Object modeling scripts:
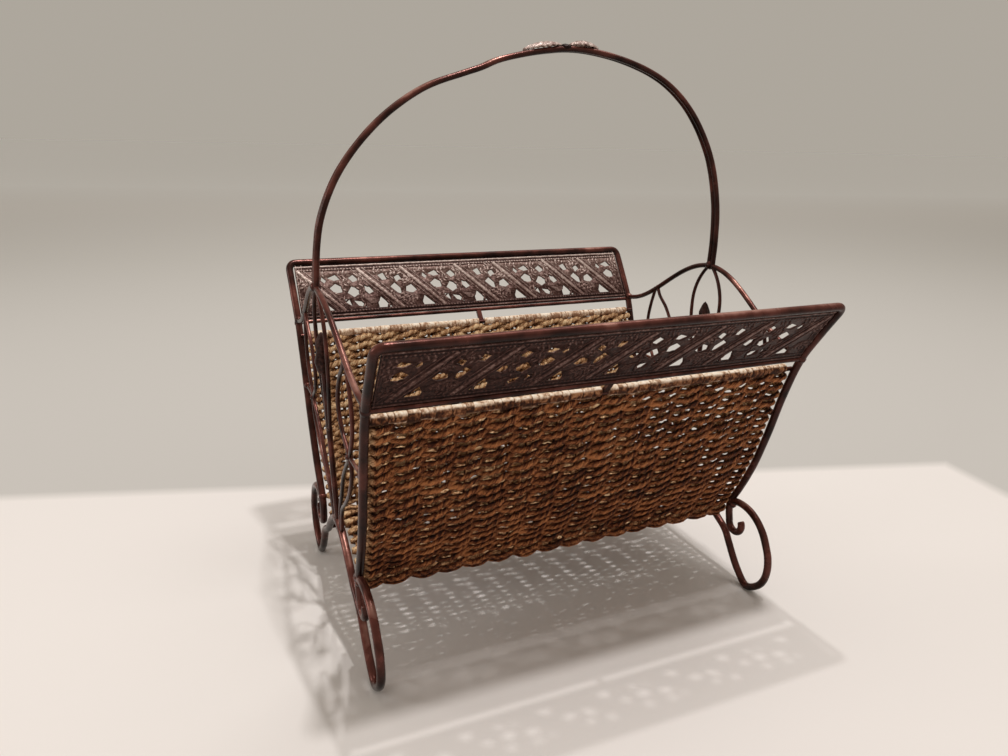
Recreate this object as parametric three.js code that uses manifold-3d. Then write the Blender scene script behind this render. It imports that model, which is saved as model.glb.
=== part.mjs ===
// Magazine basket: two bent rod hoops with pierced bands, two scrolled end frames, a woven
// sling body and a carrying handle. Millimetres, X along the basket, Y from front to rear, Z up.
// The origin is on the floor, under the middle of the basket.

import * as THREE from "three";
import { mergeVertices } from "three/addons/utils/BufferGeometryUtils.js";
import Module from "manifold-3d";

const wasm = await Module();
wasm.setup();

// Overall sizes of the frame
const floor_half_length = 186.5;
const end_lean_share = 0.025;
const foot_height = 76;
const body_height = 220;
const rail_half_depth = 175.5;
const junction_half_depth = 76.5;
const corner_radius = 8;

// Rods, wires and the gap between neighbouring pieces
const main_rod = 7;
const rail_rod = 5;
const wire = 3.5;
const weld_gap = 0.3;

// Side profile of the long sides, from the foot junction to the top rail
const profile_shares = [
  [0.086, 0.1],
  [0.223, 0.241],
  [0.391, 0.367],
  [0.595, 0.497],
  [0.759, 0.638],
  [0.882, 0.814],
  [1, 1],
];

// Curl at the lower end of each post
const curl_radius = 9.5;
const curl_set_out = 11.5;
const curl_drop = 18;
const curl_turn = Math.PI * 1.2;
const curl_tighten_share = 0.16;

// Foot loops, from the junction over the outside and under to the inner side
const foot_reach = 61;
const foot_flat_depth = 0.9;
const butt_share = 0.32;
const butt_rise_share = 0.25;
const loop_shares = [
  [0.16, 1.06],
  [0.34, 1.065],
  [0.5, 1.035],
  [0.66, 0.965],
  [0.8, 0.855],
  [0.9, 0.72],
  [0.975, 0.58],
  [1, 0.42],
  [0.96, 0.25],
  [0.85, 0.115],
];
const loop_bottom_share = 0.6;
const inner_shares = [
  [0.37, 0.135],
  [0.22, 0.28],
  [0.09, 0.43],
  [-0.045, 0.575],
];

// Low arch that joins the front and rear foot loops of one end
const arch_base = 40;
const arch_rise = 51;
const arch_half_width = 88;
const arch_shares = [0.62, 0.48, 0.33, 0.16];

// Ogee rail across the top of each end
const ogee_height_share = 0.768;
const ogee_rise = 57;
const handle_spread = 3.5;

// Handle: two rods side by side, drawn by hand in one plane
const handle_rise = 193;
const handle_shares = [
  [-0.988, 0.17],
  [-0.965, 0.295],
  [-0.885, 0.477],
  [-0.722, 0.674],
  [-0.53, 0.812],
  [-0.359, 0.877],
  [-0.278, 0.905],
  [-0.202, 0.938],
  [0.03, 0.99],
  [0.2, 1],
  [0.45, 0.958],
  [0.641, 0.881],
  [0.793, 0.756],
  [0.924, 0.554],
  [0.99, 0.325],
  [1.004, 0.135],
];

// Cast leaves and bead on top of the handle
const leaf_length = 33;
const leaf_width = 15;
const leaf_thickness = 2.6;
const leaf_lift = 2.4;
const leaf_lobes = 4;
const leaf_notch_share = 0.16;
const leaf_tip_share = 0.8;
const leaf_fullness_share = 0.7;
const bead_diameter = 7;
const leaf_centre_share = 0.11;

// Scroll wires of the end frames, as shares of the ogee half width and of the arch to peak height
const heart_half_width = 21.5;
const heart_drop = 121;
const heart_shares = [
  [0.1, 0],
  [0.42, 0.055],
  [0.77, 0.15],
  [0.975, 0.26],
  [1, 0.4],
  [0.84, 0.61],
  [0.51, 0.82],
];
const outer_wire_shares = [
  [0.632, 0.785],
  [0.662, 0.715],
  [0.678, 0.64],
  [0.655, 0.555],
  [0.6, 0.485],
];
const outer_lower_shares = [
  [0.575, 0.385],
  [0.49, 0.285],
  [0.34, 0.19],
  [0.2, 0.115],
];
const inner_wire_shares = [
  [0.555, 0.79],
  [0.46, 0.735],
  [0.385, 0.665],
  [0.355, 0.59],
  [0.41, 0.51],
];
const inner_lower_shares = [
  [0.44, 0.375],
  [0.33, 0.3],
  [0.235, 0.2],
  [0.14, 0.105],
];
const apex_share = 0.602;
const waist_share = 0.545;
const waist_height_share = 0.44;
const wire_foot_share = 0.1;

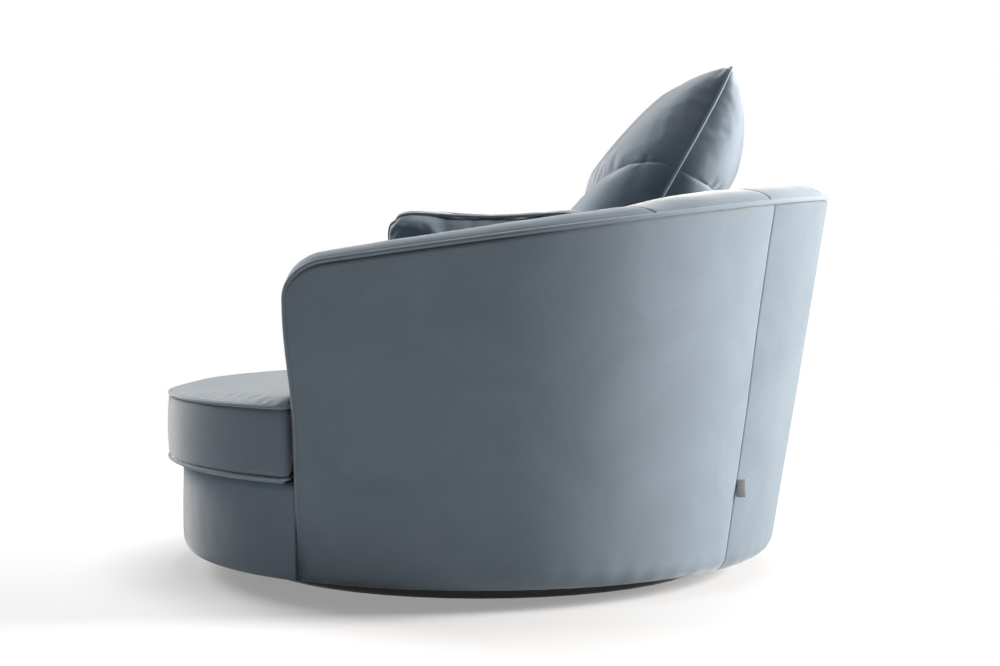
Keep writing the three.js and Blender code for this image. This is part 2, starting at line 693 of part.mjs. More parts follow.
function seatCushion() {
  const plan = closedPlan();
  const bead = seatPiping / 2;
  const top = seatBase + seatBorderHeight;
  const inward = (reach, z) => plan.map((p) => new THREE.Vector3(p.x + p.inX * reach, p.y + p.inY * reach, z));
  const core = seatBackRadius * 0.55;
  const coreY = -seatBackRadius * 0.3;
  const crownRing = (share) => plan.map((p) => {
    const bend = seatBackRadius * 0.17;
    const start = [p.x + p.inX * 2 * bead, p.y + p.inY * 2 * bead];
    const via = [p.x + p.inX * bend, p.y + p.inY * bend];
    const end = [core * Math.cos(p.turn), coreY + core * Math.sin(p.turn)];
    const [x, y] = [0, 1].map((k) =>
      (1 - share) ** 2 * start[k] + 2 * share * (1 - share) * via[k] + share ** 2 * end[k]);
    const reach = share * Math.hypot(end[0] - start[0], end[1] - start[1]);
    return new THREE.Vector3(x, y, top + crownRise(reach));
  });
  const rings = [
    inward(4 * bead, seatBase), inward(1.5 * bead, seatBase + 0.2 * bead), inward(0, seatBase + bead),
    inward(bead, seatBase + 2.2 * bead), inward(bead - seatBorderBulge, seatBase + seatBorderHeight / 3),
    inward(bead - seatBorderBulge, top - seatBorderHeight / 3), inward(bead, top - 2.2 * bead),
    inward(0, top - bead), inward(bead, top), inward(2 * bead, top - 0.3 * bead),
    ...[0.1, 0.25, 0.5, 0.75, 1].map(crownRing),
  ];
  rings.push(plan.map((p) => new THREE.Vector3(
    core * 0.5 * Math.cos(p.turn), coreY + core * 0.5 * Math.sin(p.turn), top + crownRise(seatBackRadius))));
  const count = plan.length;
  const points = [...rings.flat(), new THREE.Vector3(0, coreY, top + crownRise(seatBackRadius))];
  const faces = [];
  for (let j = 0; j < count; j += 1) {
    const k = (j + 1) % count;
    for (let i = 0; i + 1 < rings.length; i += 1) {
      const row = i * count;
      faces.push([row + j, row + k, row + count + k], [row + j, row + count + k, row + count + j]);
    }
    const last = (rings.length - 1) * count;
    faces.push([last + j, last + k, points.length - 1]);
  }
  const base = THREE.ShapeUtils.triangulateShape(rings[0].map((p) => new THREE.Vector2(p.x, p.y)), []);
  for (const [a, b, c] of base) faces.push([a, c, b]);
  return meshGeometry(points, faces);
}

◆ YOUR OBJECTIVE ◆
Each line above is to be repeated exactly.

◆ SOLVED EXERCISE ◆
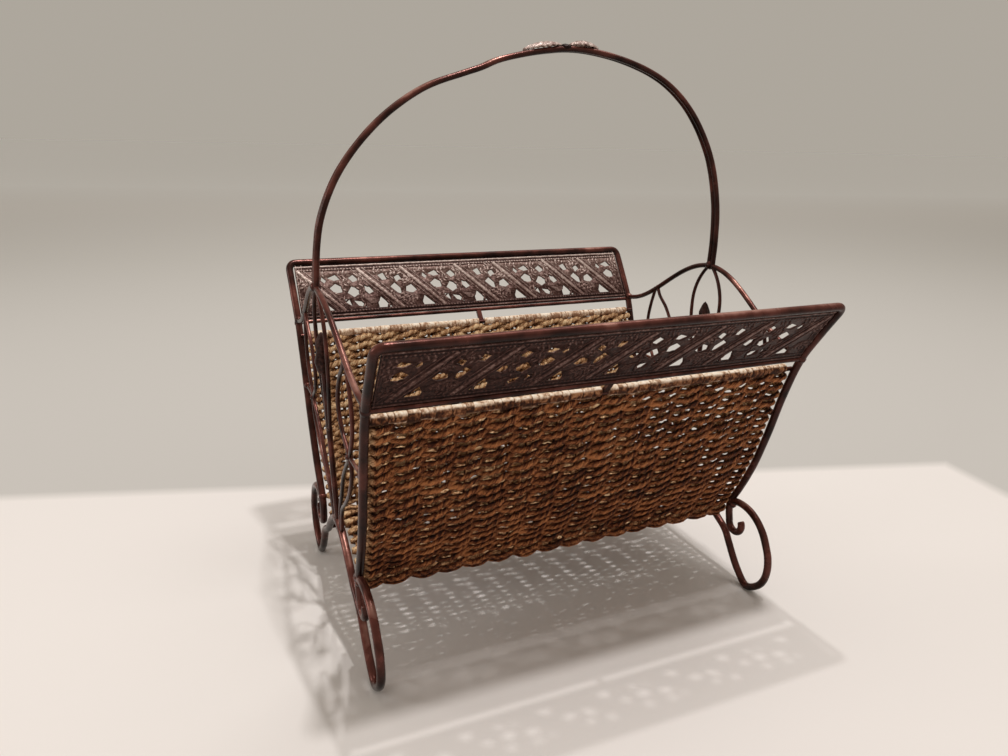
Recreate this object as parametric three.js code that uses manifold-3d. Then write the Blender scene script behind this render. It imports that model, which is saved as model.glb.
=== part.mjs ===
// Magazine basket: two bent rod hoops with pierced bands, two scrolled end frames, a woven
// sling body and a carrying handle. Millimetres, X along the basket, Y from front to rear, Z up.
// The origin is on the floor, under the middle of the basket.

import * as THREE from "three";
import { mergeVertices } from "three/addons/utils/BufferGeometryUtils.js";
import Module from "manifold-3d";

const wasm = await Module();
wasm.setup();

// Overall sizes of the frame
const floor_half_length = 186.5;
const end_lean_share = 0.025;
const foot_height = 76;
const body_height = 220;
const rail_half_depth = 175.5;
const junction_half_depth = 76.5;
const corner_radius = 8;

// Rods, wires and the gap between neighbouring pieces
const main_rod = 7;
const rail_rod = 5;
const wire = 3.5;
const weld_gap = 0.3;

// Side profile of the long sides, from the foot junction to the top rail
const profile_shares = [
  [0.086, 0.1],
  [0.223, 0.241],
  [0.391, 0.367],
  [0.595, 0.497],
  [0.759, 0.638],
  [0.882, 0.814],
  [1, 1],
];

// Curl at the lower end of each post
const curl_radius = 9.5;
const curl_set_out = 11.5;
const curl_drop = 18;
const curl_turn = Math.PI * 1.2;
const curl_tighten_share = 0.16;

// Foot loops, from the junction over the outside and under to the inner side
const foot_reach = 61;
const foot_flat_depth = 0.9;
const butt_share = 0.32;
const butt_rise_share = 0.25;
const loop_shares = [
  [0.16, 1.06],
  [0.34, 1.065],
  [0.5, 1.035],
  [0.66, 0.965],
  [0.8, 0.855],
  [0.9, 0.72],
  [0.975, 0.58],
  [1, 0.42],
  [0.96, 0.25],
  [0.85, 0.115],
];
const loop_bottom_share = 0.6;
const inner_shares = [
  [0.37, 0.135],
  [0.22, 0.28],
  [0.09, 0.43],
  [-0.045, 0.575],
];

// Low arch that joins the front and rear foot loops of one end
const arch_base = 40;
const arch_rise = 51;
const arch_half_width = 88;
const arch_shares = [0.62, 0.48, 0.33, 0.16];

// Ogee rail across the top of each end
const ogee_height_share = 0.768;
const ogee_rise = 57;
const handle_spread = 3.5;

// Handle: two rods side by side, drawn by hand in one plane
const handle_rise = 193;
const handle_shares = [
  [-0.988, 0.17],
  [-0.965, 0.295],
  [-0.885, 0.477],
  [-0.722, 0.674],
  [-0.53, 0.812],
  [-0.359, 0.877],
  [-0.278, 0.905],
  [-0.202, 0.938],
  [0.03, 0.99],
  [0.2, 1],
  [0.45, 0.958],
  [0.641, 0.881],
  [0.793, 0.756],
  [0.924, 0.554],
  [0.99, 0.325],
  [1.004, 0.135],
];

// Cast leaves and bead on top of the handle
const leaf_length = 33;
const leaf_width = 15;
const leaf_thickness = 2.6;
const leaf_lift = 2.4;
const leaf_lobes = 4;
const leaf_notch_share = 0.16;
const leaf_tip_share = 0.8;
const leaf_fullness_share = 0.7;
const bead_diameter = 7;
const leaf_centre_share = 0.11;

// Scroll wires of the end frames, as shares of the ogee half width and of the arch to peak height
const heart_half_width = 21.5;
const heart_drop = 121;
const heart_shares = [
  [0.1, 0],
  [0.42, 0.055],
  [0.77, 0.15],
  [0.975, 0.26],
  [1, 0.4],
  [0.84, 0.61],
  [0.51, 0.82],
];
const outer_wire_shares = [
  [0.632, 0.785],
  [0.662, 0.715],
  [0.678, 0.64],
  [0.655, 0.555],
  [0.6, 0.485],
];
const outer_lower_shares = [
  [0.575, 0.385],
  [0.49, 0.285],
  [0.34, 0.19],
  [0.2, 0.115],
];
const inner_wire_shares = [
  [0.555, 0.79],
  [0.46, 0.735],
  [0.385, 0.665],
  [0.355, 0.59],
  [0.41, 0.51],
];
const inner_lower_shares = [
  [0.44, 0.375],
  [0.33, 0.3],
  [0.235, 0.2],
  [0.14, 0.105],
];
const apex_share = 0.602;
const waist_share = 0.545;
const waist_height_share = 0.44;
const wire_foot_share = 0.1;

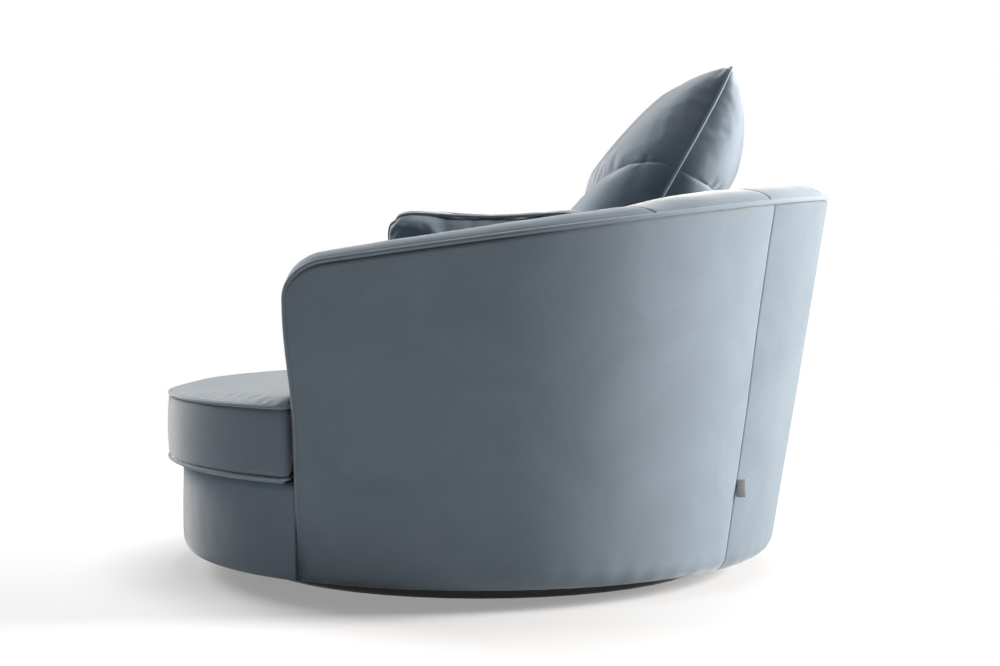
Keep writing the three.js and Blender code for this image. This is part 2, starting at line 693 of part.mjs. More parts follow.
function seatCushion() {
  const plan = closedPlan();
  const bead = seatPiping / 2;
  const top = seatBase + seatBorderHeight;
  const inward = (reach, z) => plan.map((p) => new THREE.Vector3(p.x + p.inX * reach, p.y + p.inY * reach, z));
  const core = seatBackRadius * 0.55;
  const coreY = -seatBackRadius * 0.3;
  const crownRing = (share) => plan.map((p) => {
    const bend = seatBackRadius * 0.17;
    const start = [p.x + p.inX * 2 * bead, p.y + p.inY * 2 * bead];
    const via = [p.x + p.inX * bend, p.y + p.inY * bend];
    const end = [core * Math.cos(p.turn), coreY + core * Math.sin(p.turn)];
    const [x, y] = [0, 1].map((k) =>
      (1 - share) ** 2 * start[k] + 2 * share * (1 - share) * via[k] + share ** 2 * end[k]);
    const reach = share * Math.hypot(end[0] - start[0], end[1] - start[1]);
    return new THREE.Vector3(x, y, top + crownRise(reach));
  });
  const rings = [
    inward(4 * bead, seatBase), inward(1.5 * bead, seatBase + 0.2 * bead), inward(0, seatBase + bead),
    inward(bead, seatBase + 2.2 * bead), inward(bead - seatBorderBulge, seatBase + seatBorderHeight / 3),
    inward(bead - seatBorderBulge, top - seatBorderHeight / 3), inward(bead, top - 2.2 * bead),
    inward(0, top - bead), inward(bead, top), inward(2 * bead, top - 0.3 * bead),
    ...[0.1, 0.25, 0.5, 0.75, 1].map(crownRing),
  ];
  rings.push(plan.map((p) => new THREE.Vector3(
    core * 0.5 * Math.cos(p.turn), coreY + core * 0.5 * Math.sin(p.turn), top + crownRise(seatBackRadius))));
  const count = plan.length;
  const points = [...rings.flat(), new THREE.Vector3(0, coreY, top + crownRise(seatBackRadius))];
  const faces = [];
  for (let j = 0; j < count; j += 1) {
    const k = (j + 1) % count;
    for (let i = 0; i + 1 < rings.length; i += 1) {
      const row = i * count;
      faces.push([row + j, row + k, row + count + k], [row + j, row + count + k, row + count + j]);
    }
    const last = (rings.length - 1) * count;
    faces.push([last + j, last + k, points.length - 1]);
  }
  const base = THREE.ShapeUtils.triangulateShape(rings[0].map((p) => new THREE.Vector2(p.x, p.y)), []);
  for (const [a, b, c] of base) faces.push([a, c, b]);
  return meshGeometry(points, faces);
}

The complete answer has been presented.